- [Dataset]
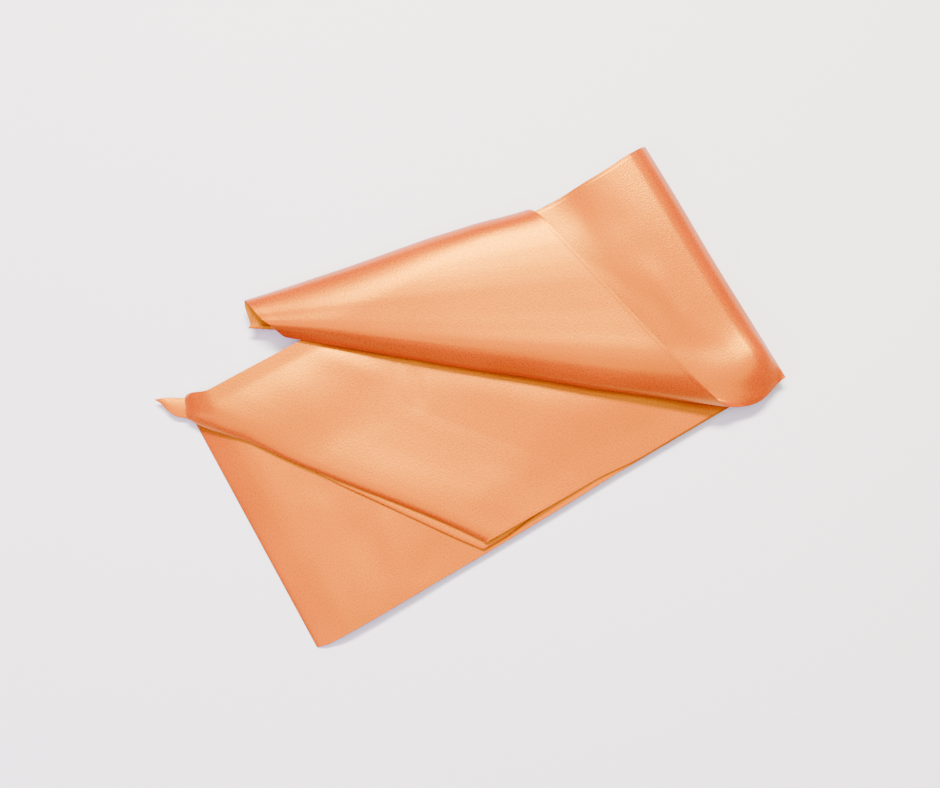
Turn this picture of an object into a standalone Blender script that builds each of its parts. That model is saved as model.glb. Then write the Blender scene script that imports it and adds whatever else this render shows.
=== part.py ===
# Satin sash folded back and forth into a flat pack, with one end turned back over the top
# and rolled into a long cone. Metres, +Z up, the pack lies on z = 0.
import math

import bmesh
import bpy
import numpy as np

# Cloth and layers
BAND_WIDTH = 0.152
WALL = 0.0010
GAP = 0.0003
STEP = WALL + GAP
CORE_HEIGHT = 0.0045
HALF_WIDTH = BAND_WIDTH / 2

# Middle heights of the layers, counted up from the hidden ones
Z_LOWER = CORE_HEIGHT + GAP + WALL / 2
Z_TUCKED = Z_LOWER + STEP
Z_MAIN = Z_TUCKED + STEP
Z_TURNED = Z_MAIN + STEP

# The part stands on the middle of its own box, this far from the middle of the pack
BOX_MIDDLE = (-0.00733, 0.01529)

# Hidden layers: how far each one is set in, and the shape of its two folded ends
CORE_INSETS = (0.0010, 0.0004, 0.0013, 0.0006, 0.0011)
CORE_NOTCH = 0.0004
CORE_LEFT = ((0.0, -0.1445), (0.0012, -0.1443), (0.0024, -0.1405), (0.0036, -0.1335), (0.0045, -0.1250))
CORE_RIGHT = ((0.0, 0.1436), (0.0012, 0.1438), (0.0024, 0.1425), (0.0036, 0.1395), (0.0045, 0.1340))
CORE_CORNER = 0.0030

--

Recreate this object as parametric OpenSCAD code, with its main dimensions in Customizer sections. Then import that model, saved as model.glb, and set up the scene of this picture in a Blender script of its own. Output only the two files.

- [Challenge]
Begin at the line that has "Turn this picture", stop after the line that has "CORE_CORNER = 0.0030", and repeat exactly those lines, nothing more.

- [Exercise output]
Turn this picture of an object into a standalone Blender script that builds each of its parts. That model is saved as model.glb. Then write the Blender scene script that imports it and adds whatever else this render shows.
=== part.py ===
# Satin sash folded back and forth into a flat pack, with one end turned back over the top
# and rolled into a long cone. Metres, +Z up, the pack lies on z = 0.
import math

import bmesh
import bpy
import numpy as np

# Cloth and layers
BAND_WIDTH = 0.152
WALL = 0.0010
GAP = 0.0003
STEP = WALL + GAP
CORE_HEIGHT = 0.0045
HALF_WIDTH = BAND_WIDTH / 2

# Middle heights of the layers, counted up from the hidden ones
Z_LOWER = CORE_HEIGHT + GAP + WALL / 2
Z_TUCKED = Z_LOWER + STEP
Z_MAIN = Z_TUCKED + STEP
Z_TURNED = Z_MAIN + STEP

# The part stands on the middle of its own box, this far from the middle of the pack
BOX_MIDDLE = (-0.00733, 0.01529)

# Hidden layers: how far each one is set in, and the shape of its two folded ends
CORE_INSETS = (0.0010, 0.0004, 0.0013, 0.0006, 0.0011)
CORE_NOTCH = 0.0004
CORE_LEFT = ((0.0, -0.1445), (0.0012, -0.1443), (0.0024, -0.1405), (0.0036, -0.1335), (0.0045, -0.1250))
CORE_RIGHT = ((0.0, 0.1436), (0.0012, 0.1438), (0.0024, 0.1425), (0.0036, 0.1395), (0.0045, 0.1340))
CORE_CORNER = 0.0030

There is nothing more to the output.